TASK DIRECTIONS: Would you quote the material below from its first line through the line containing "procedural material with", exactly and with both ends included?

··· MATERIAL PROVIDED

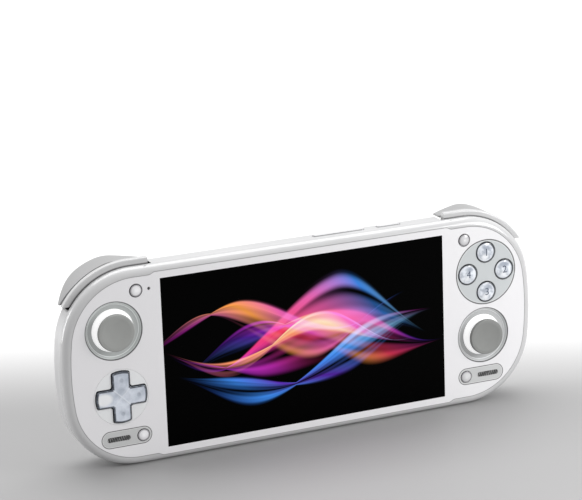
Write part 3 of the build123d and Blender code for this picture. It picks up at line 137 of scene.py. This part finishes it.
class Surface:
    """A procedural material with short ways to add its nodes."""

    def __init__(self, name, **sockets):
        self.material = bpy.data.materials.new(name)
        self.material.use_nodes = True
        self.tree = self.material.node_tree
        self.shader = self.tree.nodes["Principled BSDF"]
        for key, value in sockets.items():
            self.set(key.replace("_", " ").title().replace("Ior", "IOR"), value)
        place = self.node("TexCoord")
        self.place = place.outputs["Object"]
        self.normal = place.outputs["Normal"]
        self.x, self.y, self.z = self.parts(self.place)

    def node(self, kind):
        return self.tree.nodes.new(f"ShaderNode{kind}")

    def set(self, socket, value):
        if isinstance(value, tuple) and len(value) == 3:
            value = (*value, 1.0)
        self.shader.inputs[socket].default_value = value

    def link(self, output, socket):
        self.tree.links.new(output, self.shader.inputs[socket])

    def feed(self, node, index, value):
        if hasattr(value, "links"):
            self.tree.links.new(value, node.inputs[index])
        else:
            node.inputs[index].default_value = value

    def parts(self, vector):
        node = self.node("SeparateXYZ")
        self.feed(node, 0, vector)
        return node.outputs

    def math(self, operation, *values):
        node = self.node("Math")
        node.operation = operation
        for index, value in enumerate(values):
            self.feed(node, index, value)
        return node.outputs[0]

    def times(self, a, b):
        return self.math("MULTIPLY", a, b)

    def plus(self, a, b):
        return self.math("ADD", a, b)

    def minus(self, a, b):
        return self.math("SUBTRACT", a, b)

    def most(self, a, b):
        return self.math("MAXIMUM", a, b)

    def absolute(self, value):
        return self.math("ABSOLUTE", value)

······

THE OUTPUT:
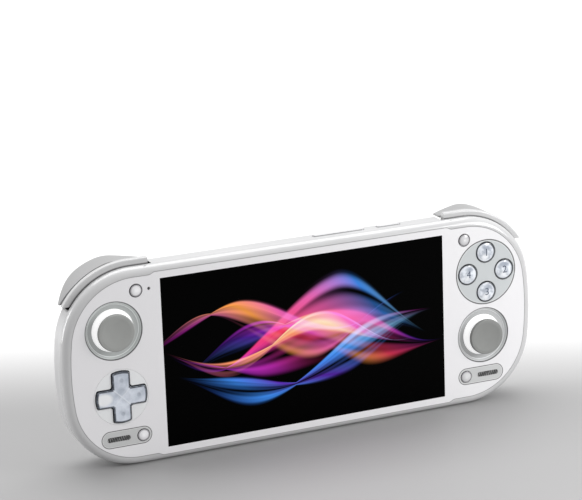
Write part 3 of the build123d and Blender code for this picture. It picks up at line 137 of scene.py. This part finishes it.
class Surface:
    """A procedural material with short ways to add its nodes."""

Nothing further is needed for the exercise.